Small update: Eliezer's response on reddit's r/xkcd plus child comments were deleted by mods.

Thread removed.

Rule 3 - Be nice. Do not post for the purpose of being intentionally inflammatory or antagonistic.

The XKCD made no mention of RW, and there is no reason to bring your personal vendetta against it into this subreddit.

I have also nuked most of the child comments for varying degrees of Rule 3 violations.

You can either look at Eliezer's reddit account or this pastebin to see what was deleted. Someone else probably has a better organised archive.

We have some good resources on AI boxing, and the more serious thinking that the comic touches on. Can we promote some of the more accessible articles on the subject?

It definitely wouldn't hurt to emphasize our connection to MIRI.

(Yes, yes, the basilisk. But check out these awesome math problems.)

It definitely wouldn't hurt to emphasize our connection to MIRI.

Are we optimizing for Less Wrong reputation or MIRI reputation?

Dammit, Randall. The first rule of basilisks is that you DO NOT CAUSE THOUSANDS OF PEOPLE TO GOOGLE FOR THEM.

In the real world, humans eat "basilisks" for breakfast. That's why the SCP Foundation is an entertainment site, not a real thing.

But it's not nice to make people read horror stories when they don't want to.

Edited to add:

Quite a lot of cosmic-horror fiction poses the idea that awareness of some awful truth is harmful to the knower. This is distinct from the motif of harmful sensation; it isn't seeing something, but drawing a particular conclusion that is the harmful factor.

The most merciful thing in the world, I think, is the inability of the human mind to correlate all its contents. We live on a placid island of ignorance in the midst of black seas of infinity, and it was not meant that we should voyage far. The sciences, each straining in its own direction, have hitherto harmed us little; but some day the piecing together of dissociated knowledge will open up such terrifying vistas of reality, and of our frightful position therein, that we shall either go mad from the revelation or flee from the deadly light into the peace and safety of a new dark age.

— H.P. Lovecraft, "The Call of Cthulhu"

As much as I'm a regular xkcd reader, I'm mildly annoyed with this strip, because I imagine lots of people will be exposed to the idea of the AI-box experiment for the first time through it, and they'll get this exposure together with an unimportant, extremely speculative idea that they're helpfully informed you're meant to make fun of. Like, why even bring the basilisk up? What % of xkcd readers will even know what it is?

If the strip was also clever or funny, I'd see the point, but as it's not, I don't.

It is, although I found this

"People who aren't familiar with Derren Brown or other expert human-persuaders sometimes think this must have been very difficult for Yudkowsky to do or that there must have been some sort of special trick involved,"

amusing, as Derren Brown is a magician. When Derren Brown accomplishes a feat of amazing human psychology, he is usually just cleverly disguising a magic trick.

(ok, I deleted my duplicate post then)

Also worth mentioning: the Forum thread, in which Eliezer chimes in.
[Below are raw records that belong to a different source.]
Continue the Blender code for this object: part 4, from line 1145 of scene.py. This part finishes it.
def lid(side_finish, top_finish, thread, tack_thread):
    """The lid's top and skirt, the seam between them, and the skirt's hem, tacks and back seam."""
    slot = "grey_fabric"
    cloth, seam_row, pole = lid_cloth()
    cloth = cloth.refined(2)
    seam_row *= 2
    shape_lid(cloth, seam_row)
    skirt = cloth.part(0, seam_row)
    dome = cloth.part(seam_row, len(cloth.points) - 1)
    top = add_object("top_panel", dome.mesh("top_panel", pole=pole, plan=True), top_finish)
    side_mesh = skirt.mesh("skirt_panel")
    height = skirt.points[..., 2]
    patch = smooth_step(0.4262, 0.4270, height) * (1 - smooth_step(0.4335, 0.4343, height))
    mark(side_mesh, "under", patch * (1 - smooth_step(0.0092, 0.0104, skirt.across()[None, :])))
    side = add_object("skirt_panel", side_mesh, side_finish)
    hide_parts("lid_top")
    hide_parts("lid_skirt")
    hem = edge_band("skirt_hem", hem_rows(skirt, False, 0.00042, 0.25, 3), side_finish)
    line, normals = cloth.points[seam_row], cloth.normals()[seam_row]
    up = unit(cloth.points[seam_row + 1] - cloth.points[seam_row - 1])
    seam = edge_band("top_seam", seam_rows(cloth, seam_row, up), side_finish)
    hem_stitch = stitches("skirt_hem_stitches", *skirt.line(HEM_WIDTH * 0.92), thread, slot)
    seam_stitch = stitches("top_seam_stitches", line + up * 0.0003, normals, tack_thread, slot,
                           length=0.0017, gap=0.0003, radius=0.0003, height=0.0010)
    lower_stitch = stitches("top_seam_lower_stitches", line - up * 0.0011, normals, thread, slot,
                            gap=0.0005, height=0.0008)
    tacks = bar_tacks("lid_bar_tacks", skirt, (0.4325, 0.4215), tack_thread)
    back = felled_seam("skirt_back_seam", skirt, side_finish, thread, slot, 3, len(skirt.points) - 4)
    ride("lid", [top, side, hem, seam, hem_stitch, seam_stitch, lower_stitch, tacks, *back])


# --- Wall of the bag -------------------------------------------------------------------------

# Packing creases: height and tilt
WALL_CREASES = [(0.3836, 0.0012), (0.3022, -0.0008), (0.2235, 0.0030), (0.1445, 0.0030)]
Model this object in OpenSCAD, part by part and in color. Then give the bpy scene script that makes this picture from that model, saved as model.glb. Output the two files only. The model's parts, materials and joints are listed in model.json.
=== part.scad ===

So I'm going to say this here rather than anywhere else, but I think Eliezer's approach to this has been completely wrong headed. His response has always come tinged with a hint of outrage and upset. He may even be right to be that upset and angry about the internet's reaction to this, but I don't think it looks good! From a PR perspective, I would personally stick with an amused tone. Something like:

"Hi, Eliezer here. Yeah, that whole thing was kind of a mess! I over-reacted, everyone else over-reacted to my over-reaction... just urgh. To clear things up, no, I didn't take the whole basilisk thing seriously, but some members did and got upset about it, I got upset, it all got a bit messy. It wasn't my or anyone else's best day, but we all have bad moments on the internet. Sadly the thing about being moderately internet famous is your silly over reactions get captured in carbonite forever! I have done/ written lots of more sensible things since then, which you can check out over at less wrong :)"

Obviously not exactly that, but I think that kind of tone would come across a lot more persuasively than the angry hectoring tone currently adopted whenever this subject comes up.